Traditionnellement, les coups d’état n’ont conduit qu’à une appropriation privée (famille, clan, ethnie, parti unique) et rentière du pouvoir. Les promesses révolutionnaires de transformation et de rupture ayant motivé l’action initiale s’effondrent rapidement. C’est la théorisation de « l’Etat butin de guerre » dont l’avenir s’articule entre dépeçage et déliquescence. De manière générale, le sous-développement de l’Afrique, l’absence de diversification des économies, sont dus aux coups d’Etat. La spécialisation rentière dans les matières premières ou les ressources extractives a rapidement été érigé en modèle entre les mains de seigneurs de guerre au Libéria, en Sierra Leone, au Nigeria sous Sani Abacha, au Burkina Faso, en Guinée, en Lybie, en Somalie et en RDC.

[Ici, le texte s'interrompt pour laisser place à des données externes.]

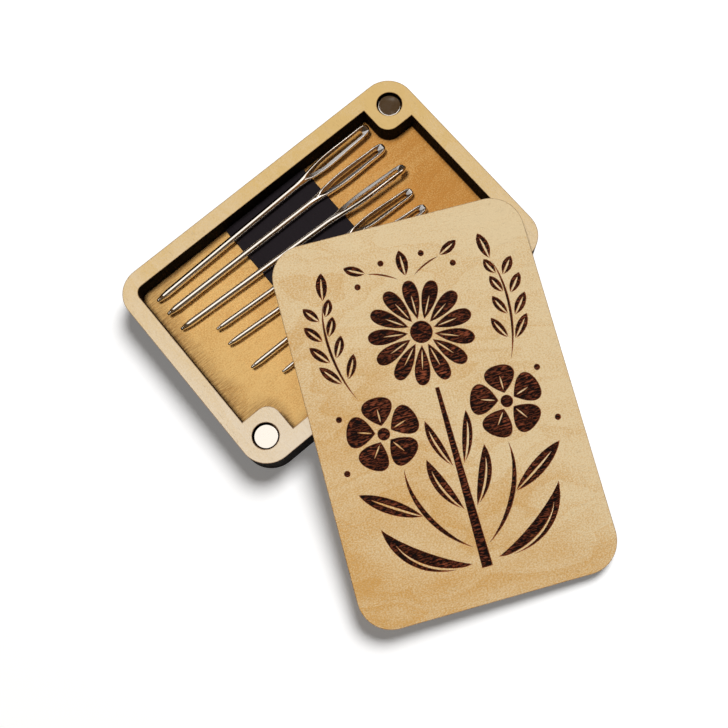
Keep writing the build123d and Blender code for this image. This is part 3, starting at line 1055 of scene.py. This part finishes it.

Pour un renforcement du rôle du Parlement dans la vie politique africaine

Pour sa part, Raymond Carré de Malberg rappelait qu’il n’y a pas de place dans le droit constitutionnel pour une théorie juridique des coups d’Etat. Aussi pour sortir de cette pratique, l’urgence est au dialogue et à une augmentation du rôle des Parlements pour un minimum de consensus. L’impact des Parlements varie certes d’un pays à un autre mais l’une des forces du continent réside dans l’organisation communautaire forte qui demeure un socle solide de résilience et de développement à ne pas négliger.

La poignée de main historique au Kenya entre les « frères » ennemis (Uhuru Kenyatta et Odinga), la diplomatie de paix du premier ministre éthiopien Abiy Ahmed dans la Corne de l’Afrique, ou encore la transition observée en République Démocratique du Congo entre les présidents Kabila et Tshisekedi, sont autant de révélateurs du pouvoir du dialogue, pour taire à jamais le pouvoir des armes et de la violence dans les dynamiques politiques africaines. La putsch-thérapie ne peut se substituer à une concurrence saine afin de promouvoir une alternance pacifique et in fine consolider la démocratie en Afrique.